Each line that follows should be printed again exactly as it stands.

Information supplied —
......

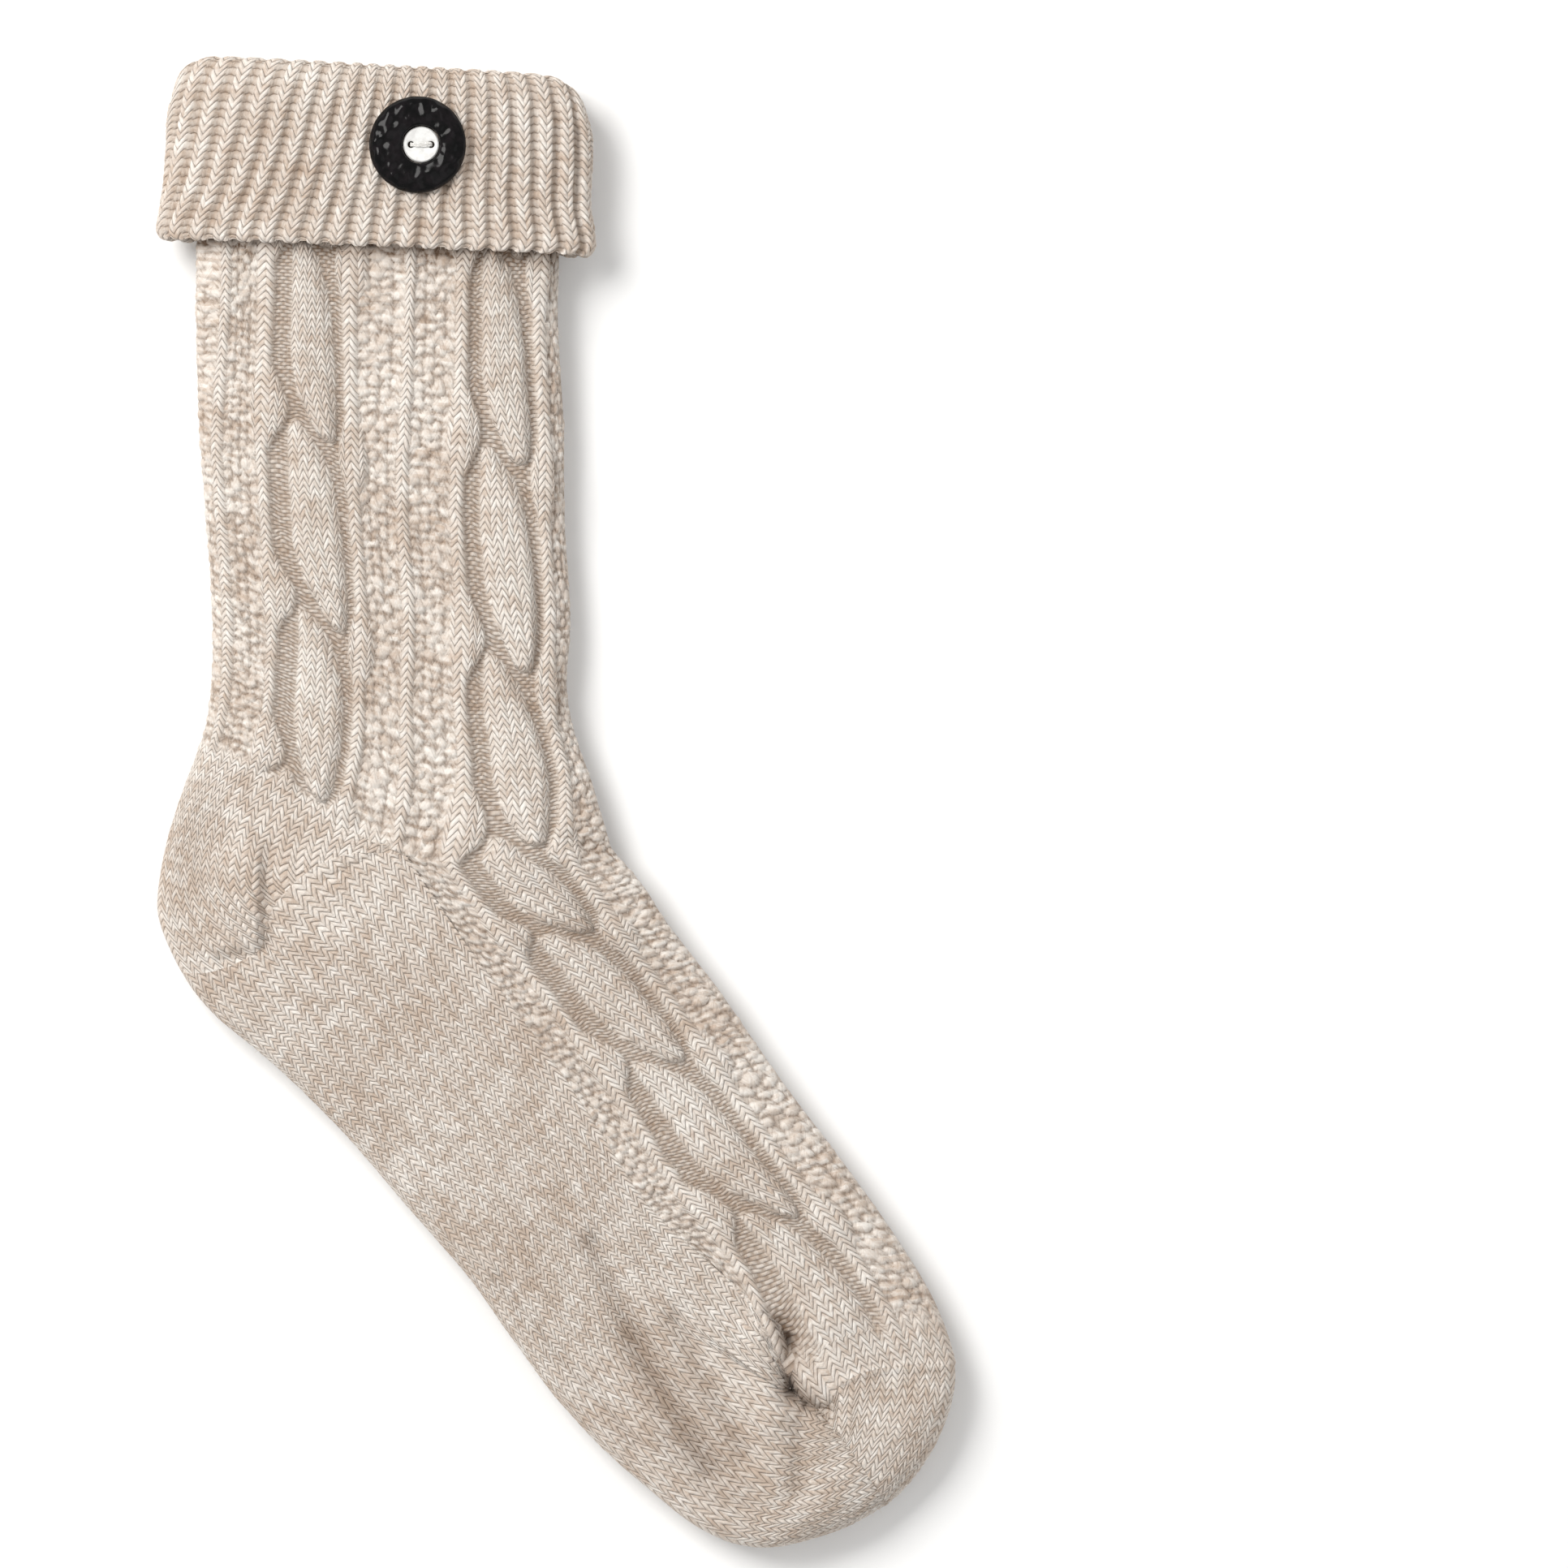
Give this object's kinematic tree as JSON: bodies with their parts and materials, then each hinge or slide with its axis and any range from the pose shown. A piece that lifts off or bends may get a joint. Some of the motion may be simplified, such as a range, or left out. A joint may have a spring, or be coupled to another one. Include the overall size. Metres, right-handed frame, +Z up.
{
  "type": "folk costume sock",
  "caption": "Thick knitted folk costume sock lying flat, cable and moss leg, plain heel, sole and toe, ribbed turned-down cuff with a black button.",
  "frame": {"origin": "under the middle of the object's box, on the surface that it lies on", "axes": "+Z up from the surface, +Y along the leg towards the cuff, +X towards the instep side; the toe points to +X and -Y"},
  "size_m": [0.1968, 0.3684, 0.0273],
  "materials": {
    "wool": "heather cream knit",
    "rib_wool": "heather cream 1x1 rib knit",
    "button_black": "high gloss, hammered",
    "button_white": "satin",
    "thread": "sewing thread"
  },
  "bodies": {
    "root": {"sock_leg": "wool", "sock_heel": "wool", "sock_foot": "wool", "sock_toe": "wool", "rib_cuff": "rib_wool", "button_rim": "button_black", "button_centre": "button_white", "button_thread": "thread"}
  },
  "joints": []
}
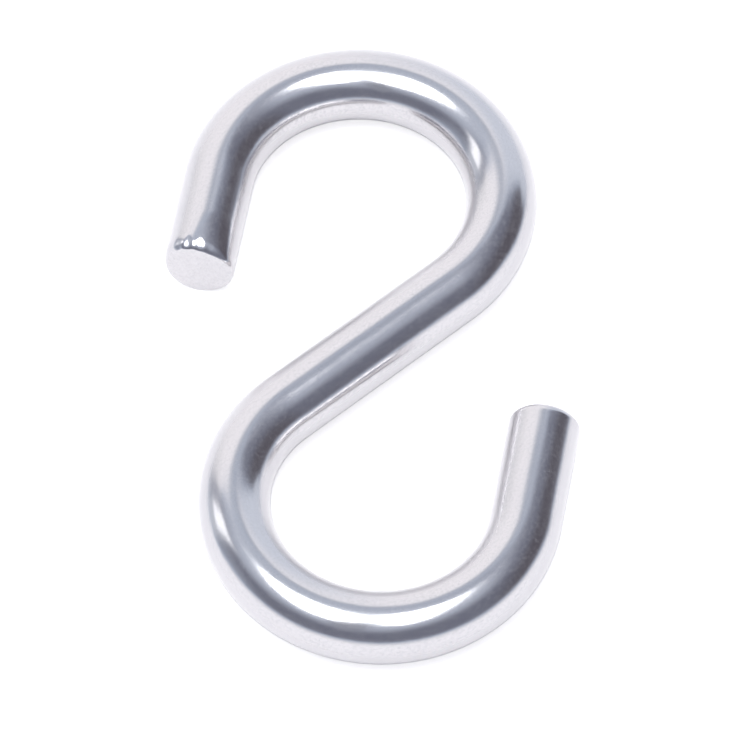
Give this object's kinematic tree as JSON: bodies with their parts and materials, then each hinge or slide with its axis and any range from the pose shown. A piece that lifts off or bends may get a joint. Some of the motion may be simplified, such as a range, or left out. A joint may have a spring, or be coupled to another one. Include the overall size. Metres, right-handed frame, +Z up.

......

Exercise result —
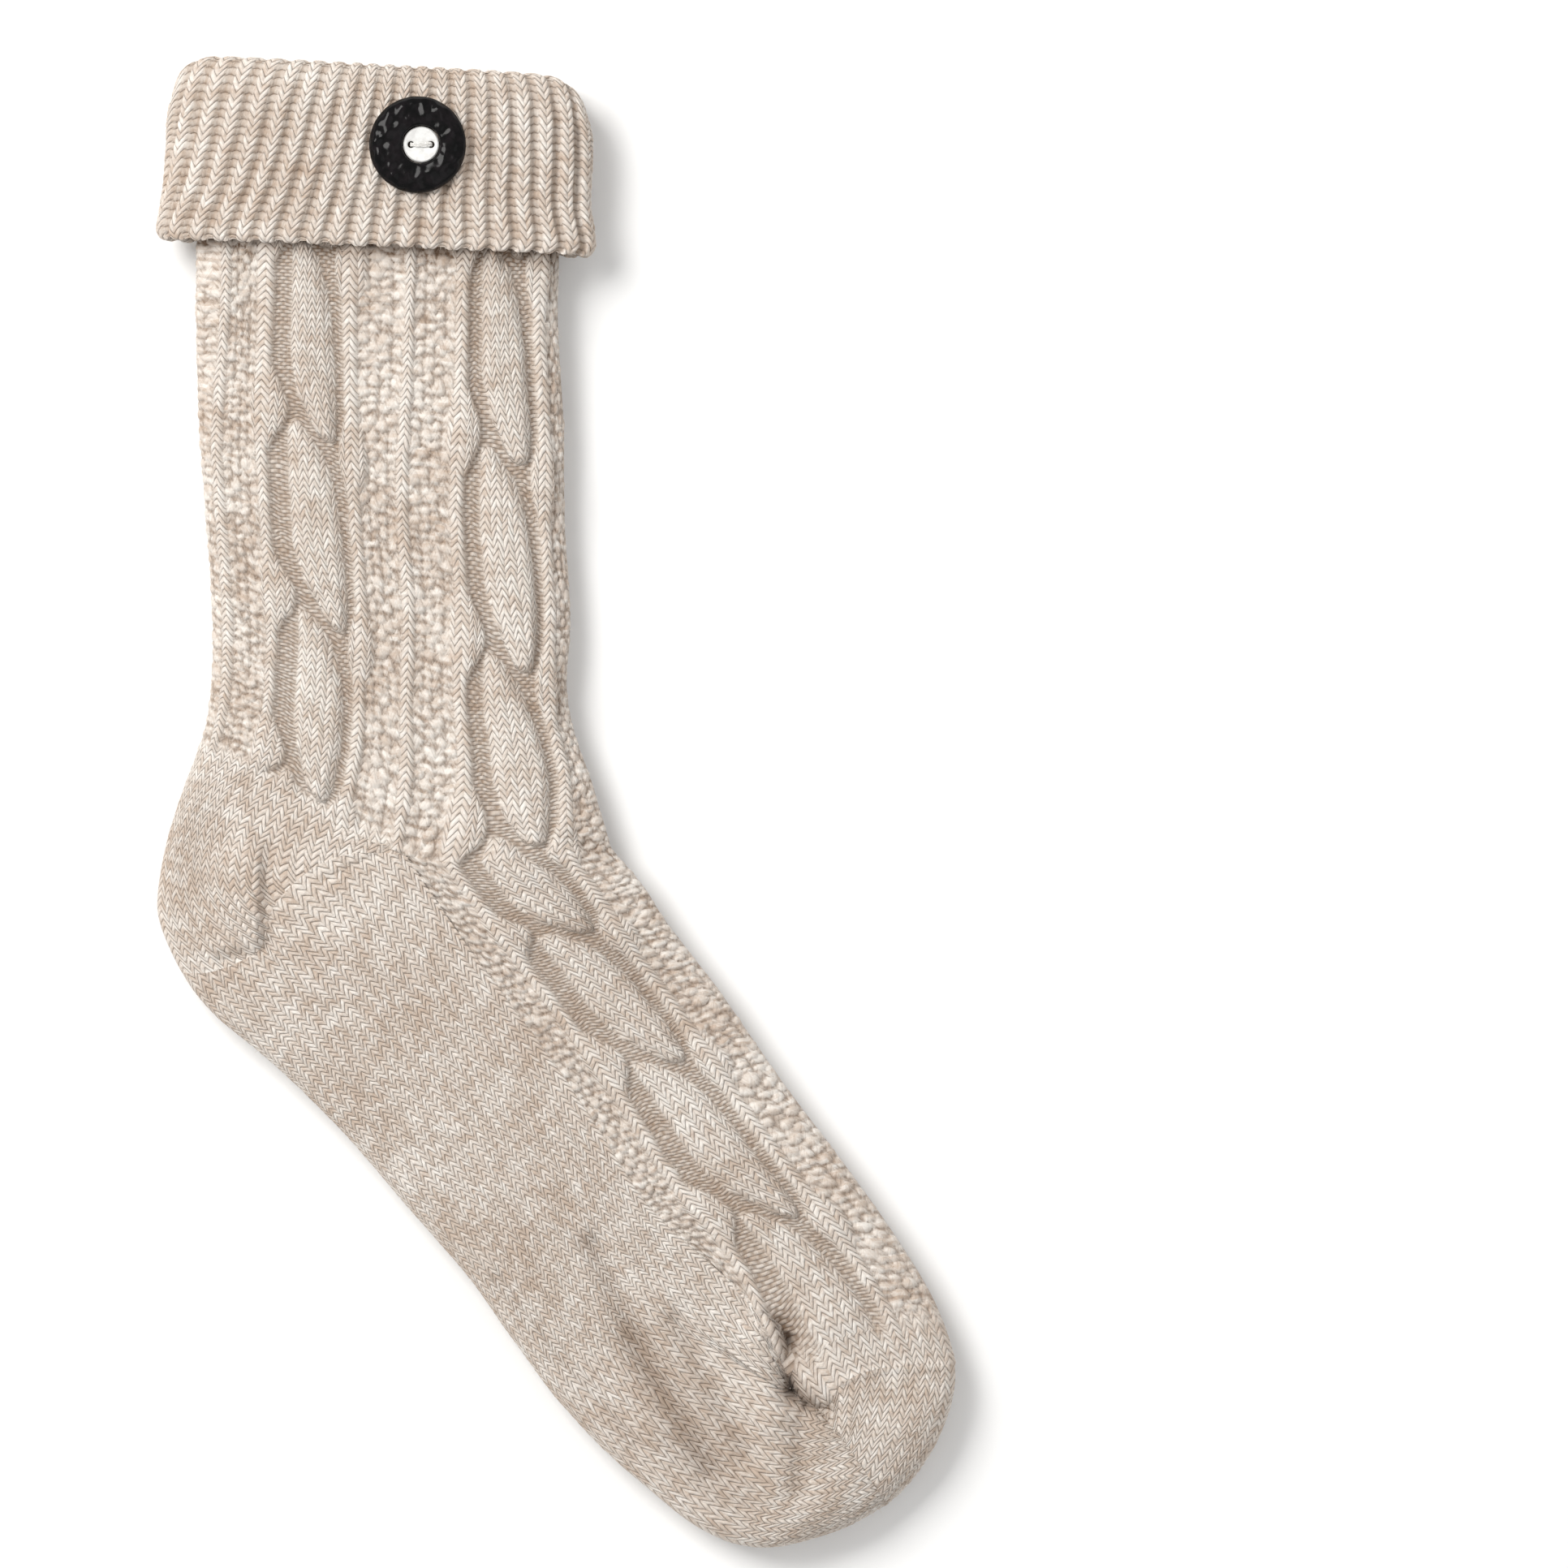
Give this object's kinematic tree as JSON: bodies with their parts and materials, then each hinge or slide with its axis and any range from the pose shown. A piece that lifts off or bends may get a joint. Some of the motion may be simplified, such as a range, or left out. A joint may have a spring, or be coupled to another one. Include the overall size. Metres, right-handed frame, +Z up.
{
  "type": "folk costume sock",
  "caption": "Thick knitted folk costume sock lying flat, cable and moss leg, plain heel, sole and toe, ribbed turned-down cuff with a black button.",
  "frame": {"origin": "under the middle of the object's box, on the surface that it lies on", "axes": "+Z up from the surface, +Y along the leg towards the cuff, +X towards the instep side; the toe points to +X and -Y"},
  "size_m": [0.1968, 0.3684, 0.0273],
  "materials": {
    "wool": "heather cream knit",
    "rib_wool": "heather cream 1x1 rib knit",
    "button_black": "high gloss, hammered",
    "button_white": "satin",
    "thread": "sewing thread"
  },
  "bodies": {
    "root": {"sock_leg": "wool", "sock_heel": "wool", "sock_foot": "wool", "sock_toe": "wool", "rib_cuff": "rib_wool", "button_rim": "button_black", "button_centre": "button_white", "button_thread": "thread"}
  },
  "joints": []
}
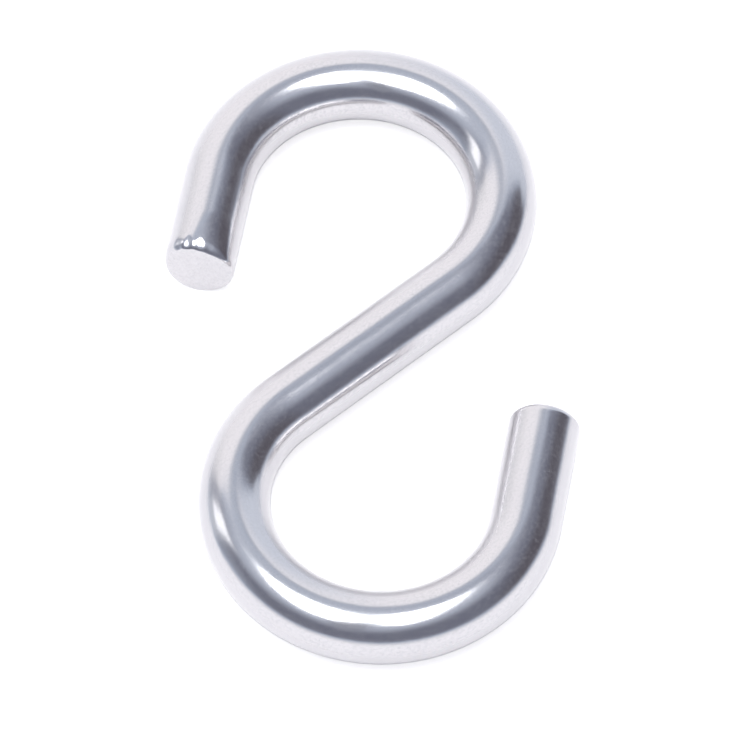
Give this object's kinematic tree as JSON: bodies with their parts and materials, then each hinge or slide with its axis and any range from the pose shown. A piece that lifts off or bends may get a joint. Some of the motion may be simplified, such as a range, or left out. A joint may have a spring, or be coupled to another one. Include the overall size. Metres, right-handed frame, +Z up.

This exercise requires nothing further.